Could you output each line of the data that follows exactly?
───
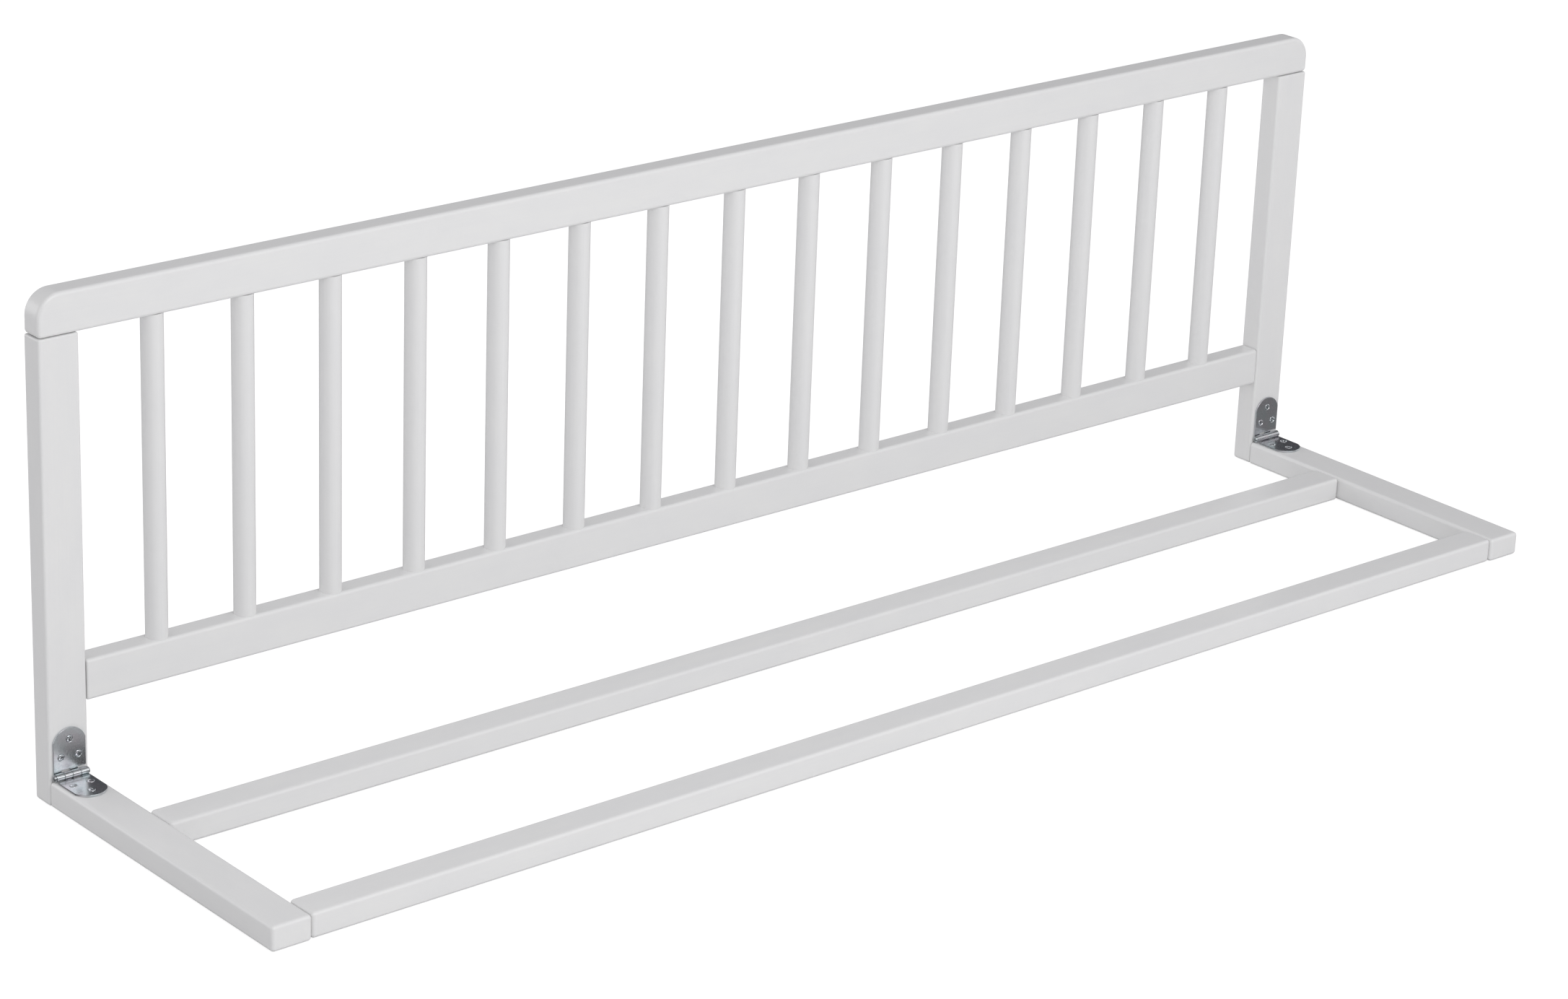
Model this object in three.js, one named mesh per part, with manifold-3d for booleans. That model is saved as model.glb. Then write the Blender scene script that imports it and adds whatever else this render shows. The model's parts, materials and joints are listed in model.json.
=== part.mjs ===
// Folding bed guard rail, in millimetres: X runs along the bed, +Y from the mattress to the guard, Z up.
// A spindle panel stands on two knuckle hinges at the back of a flat frame that slides under the mattress.
// The origin is on the bed base, under the middle of the whole part.

import * as THREE from 'three';
import { mergeVertices } from 'three/addons/utils/BufferGeometryUtils.js';
import Module from 'manifold-3d';

const wasm = await Module();
wasm.setup();

// Overall sizes
const guardLength = 1350;
const guardHeight = 414;
const frameReach = 304; // from the guard's front face to the arm ends

// Timber of the guard panel
const guardThickness = 21;
const stileWidth = 35;
const topRailHeight = 34;
const topRailHeadRadius = 20;
const topRailToeRadius = 4;
const lowerRailHeight = 34;
const lowerRailThickness = 20;
const lowerRailUnderside = 80;

// Spindles
const spindleCount = 15;
const spindleRadius = 9;
const endSpindleInset = 70; // from a stile's inner face to the first spindle's axis
const tenonRadius = 6;
const tenonLength = 14;

// Timber of the base frame
const armWidth = 35;
const armThickness = 21;
const armInset = 0.5; // an arm's outer face lies this far inside the stile's
const crossRailWidth = 30;
const crossRailThickness = 21;
const rearRailDistance = 85.5; // from the guard's front face to the rear cross rail
const frontRailSetback = 1.5; // behind the arm ends

// Sanded edges of every board
const easing = 3;
const cornerRadius = 4;

// Dowels in the corner joints
const dowelRadius = 4;
const dowelLength = 30;
const dowelPitch = 16;
const dowelChamfer = 0.8;

// Hinges
const leafThickness = 1.5;
const leafWidth = 28.5;
const leafReach = 38.8; // from the pin's axis to the round end
const leafEndRadius = 14.7;
const knuckleCount = 4;
const knuckleGap = 0.3;
const notchClearance = 1.7; // between a leaf's notch and the other leaf's knuckle
const pinRadius = 1.8;
const pinHeadRadius = 2.4;
const pinHeadDepth = 0.9;

// Hinge screws
const screwRadius = 1.75;
const screwHeadRadius = 3.1;
const screwHeadCrown = 0.45;
const screwLength = 15;
const screwTipLength = 4;
const screwTipRadius = 0.4;
const screwSpread = 7.7; // of the two screws beside the pin, from the leaf's middle
const screwPairDistance = 15.2;
const screwEndDistance = 29.4;
const recessSpan = 3.2;
const recessWidth = 0.8;
const recessDepth = 1.1;

// Clearances
const seatGap = 0.2; // glue line between boards, and under a hinge leaf
const stopGap = 0.3; // between an arm's end and the stile that stops against it
const boreFit = 0.2; // around a tenon or a dowel
const pinFit = 0.05;
const screwFit = 0.2;
const blindRoom = 1; // left beyond whatever ends in a blind hole
const overrun = 2; // of every cutter past the face that it enters

// Fineness of the round forms
const cornerSteps = 2;
const headSteps = 4;
const easingSteps = 2;
const spindleSides = 16;
const boreSides = 12;
const dowelSides = 10;
const pinSides = 20;
const pinHeadSteps = 3;
const knuckleSteps = 8;
const leafSteps = 8;
const screwSides = 10;

// The knuckle is the leaf's strip rolled round the pin, with its end left just short of the leaf.
const rollSweep = 1.6 * Math.PI;

// Sizes that follow from the ones above
const halfLength = guardLength / 2;
const stileHeight = guardHeight - topRailHeight - seatGap;
const stileX = halfLength - stileWidth / 2;
const guardMiddleY = guardThickness / 2;
const topRailUnderside = guardHeight - topRailHeight;
const lowerRailTop = lowerRailUnderside + lowerRailHeight;
const lowerRailLength = guardLength - 2 * (stileWidth + seatGap);
const lowerRailSetback = (guardThickness - lowerRailThickness) / 2;
const spindleSpan = topRailUnderside - lowerRailTop - 2 * seatGap;
const spindleRange = guardLength - 2 * (stileWidth + endSpindleInset);
const spindlePitch = spindleRange / (spindleCount - 1);
const armX = halfLength - armInset - armWidth / 2;
const crossRailLength = guardLength - 2 * (armInset + armWidth + seatGap);
const rearRailY = -rearRailDistance - crossRailWidth / 2;
const frontRailY = frontRailSetback + crossRailWidth / 2 - frameReach;
const barrelRadius = pinRadius + pinFit + leafThickness;
const pinStandOff = seatGap + barrelRadius;
const pinHeight = armThickness + pinStandOff;
const knuckleWidth = (leafWidth - (knuckleCount - 1) * knuckleGap) / knuckleCount;
const notchDistance = barrelRadius + notchClearance;
const screwPlaces = [
  [-screwSpread, screwPairDistance],
  [screwSpread, screwPairDistance],
  [0, screwEndDistance],
];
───
- _REPLY TO THE EXERCISE_:
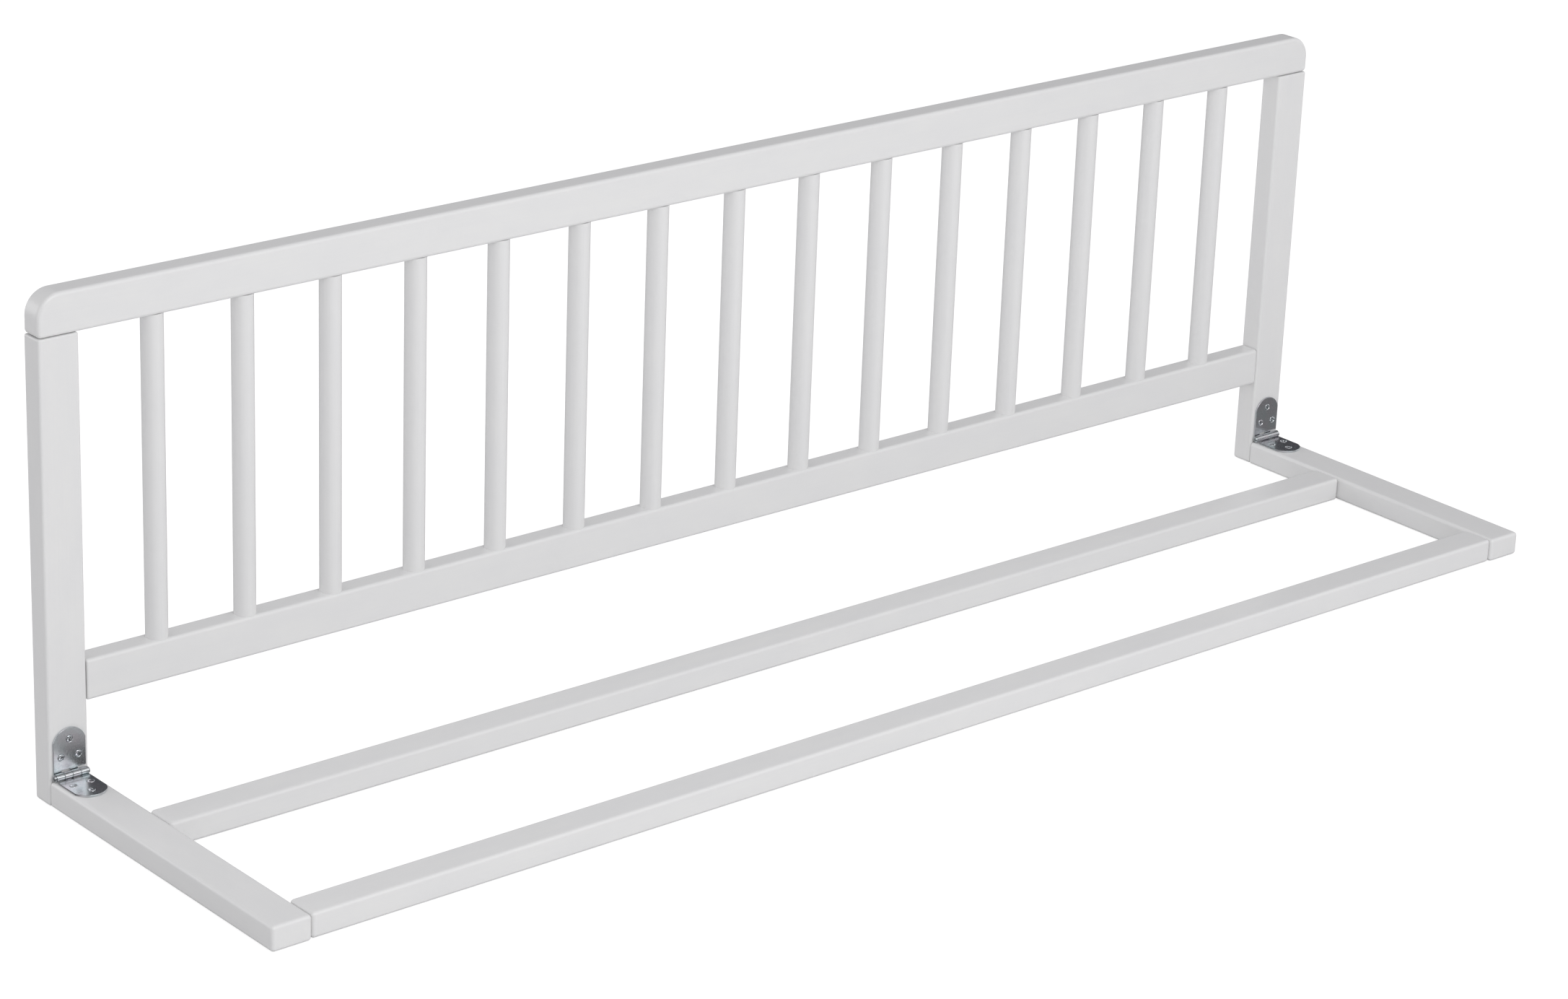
Model this object in three.js, one named mesh per part, with manifold-3d for booleans. That model is saved as model.glb. Then write the Blender scene script that imports it and adds whatever else this render shows. The model's parts, materials and joints are listed in model.json.
=== part.mjs ===
// Folding bed guard rail, in millimetres: X runs along the bed, +Y from the mattress to the guard, Z up.
// A spindle panel stands on two knuckle hinges at the back of a flat frame that slides under the mattress.
// The origin is on the bed base, under the middle of the whole part.

import * as THREE from 'three';
import { mergeVertices } from 'three/addons/utils/BufferGeometryUtils.js';
import Module from 'manifold-3d';

const wasm = await Module();
wasm.setup();

// Overall sizes
const guardLength = 1350;
const guardHeight = 414;
const frameReach = 304; // from the guard's front face to the arm ends

// Timber of the guard panel
const guardThickness = 21;
const stileWidth = 35;
const topRailHeight = 34;
const topRailHeadRadius = 20;
const topRailToeRadius = 4;
const lowerRailHeight = 34;
const lowerRailThickness = 20;
const lowerRailUnderside = 80;

// Spindles
const spindleCount = 15;
const spindleRadius = 9;
const endSpindleInset = 70; // from a stile's inner face to the first spindle's axis
const tenonRadius = 6;
const tenonLength = 14;

// Timber of the base frame
const armWidth = 35;
const armThickness = 21;
const armInset = 0.5; // an arm's outer face lies this far inside the stile's
const crossRailWidth = 30;
const crossRailThickness = 21;
const rearRailDistance = 85.5; // from the guard's front face to the rear cross rail
const frontRailSetback = 1.5; // behind the arm ends

// Sanded edges of every board
const easing = 3;
const cornerRadius = 4;

// Dowels in the corner joints
const dowelRadius = 4;
const dowelLength = 30;
const dowelPitch = 16;
const dowelChamfer = 0.8;

// Hinges
const leafThickness = 1.5;
const leafWidth = 28.5;
const leafReach = 38.8; // from the pin's axis to the round end
const leafEndRadius = 14.7;
const knuckleCount = 4;
const knuckleGap = 0.3;
const notchClearance = 1.7; // between a leaf's notch and the other leaf's knuckle
const pinRadius = 1.8;
const pinHeadRadius = 2.4;
const pinHeadDepth = 0.9;

// Hinge screws
const screwRadius = 1.75;
const screwHeadRadius = 3.1;
const screwHeadCrown = 0.45;
const screwLength = 15;
const screwTipLength = 4;
const screwTipRadius = 0.4;
const screwSpread = 7.7; // of the two screws beside the pin, from the leaf's middle
const screwPairDistance = 15.2;
const screwEndDistance = 29.4;
const recessSpan = 3.2;
const recessWidth = 0.8;
const recessDepth = 1.1;

// Clearances
const seatGap = 0.2; // glue line between boards, and under a hinge leaf
const stopGap = 0.3; // between an arm's end and the stile that stops against it
const boreFit = 0.2; // around a tenon or a dowel
const pinFit = 0.05;
const screwFit = 0.2;
const blindRoom = 1; // left beyond whatever ends in a blind hole
const overrun = 2; // of every cutter past the face that it enters

// Fineness of the round forms
const cornerSteps = 2;
const headSteps = 4;
const easingSteps = 2;
const spindleSides = 16;
const boreSides = 12;
const dowelSides = 10;
const pinSides = 20;
const pinHeadSteps = 3;
const knuckleSteps = 8;
const leafSteps = 8;
const screwSides = 10;

// The knuckle is the leaf's strip rolled round the pin, with its end left just short of the leaf.
const rollSweep = 1.6 * Math.PI;

// Sizes that follow from the ones above
const halfLength = guardLength / 2;
const stileHeight = guardHeight - topRailHeight - seatGap;
const stileX = halfLength - stileWidth / 2;
const guardMiddleY = guardThickness / 2;
const topRailUnderside = guardHeight - topRailHeight;
const lowerRailTop = lowerRailUnderside + lowerRailHeight;
const lowerRailLength = guardLength - 2 * (stileWidth + seatGap);
const lowerRailSetback = (guardThickness - lowerRailThickness) / 2;
const spindleSpan = topRailUnderside - lowerRailTop - 2 * seatGap;
const spindleRange = guardLength - 2 * (stileWidth + endSpindleInset);
const spindlePitch = spindleRange / (spindleCount - 1);
const armX = halfLength - armInset - armWidth / 2;
const crossRailLength = guardLength - 2 * (armInset + armWidth + seatGap);
const rearRailY = -rearRailDistance - crossRailWidth / 2;
const frontRailY = frontRailSetback + crossRailWidth / 2 - frameReach;
const barrelRadius = pinRadius + pinFit + leafThickness;
const pinStandOff = seatGap + barrelRadius;
const pinHeight = armThickness + pinStandOff;
const knuckleWidth = (leafWidth - (knuckleCount - 1) * knuckleGap) / knuckleCount;
const notchDistance = barrelRadius + notchClearance;
const screwPlaces = [
  [-screwSpread, screwPairDistance],
  [screwSpread, screwPairDistance],
  [0, screwEndDistance],
];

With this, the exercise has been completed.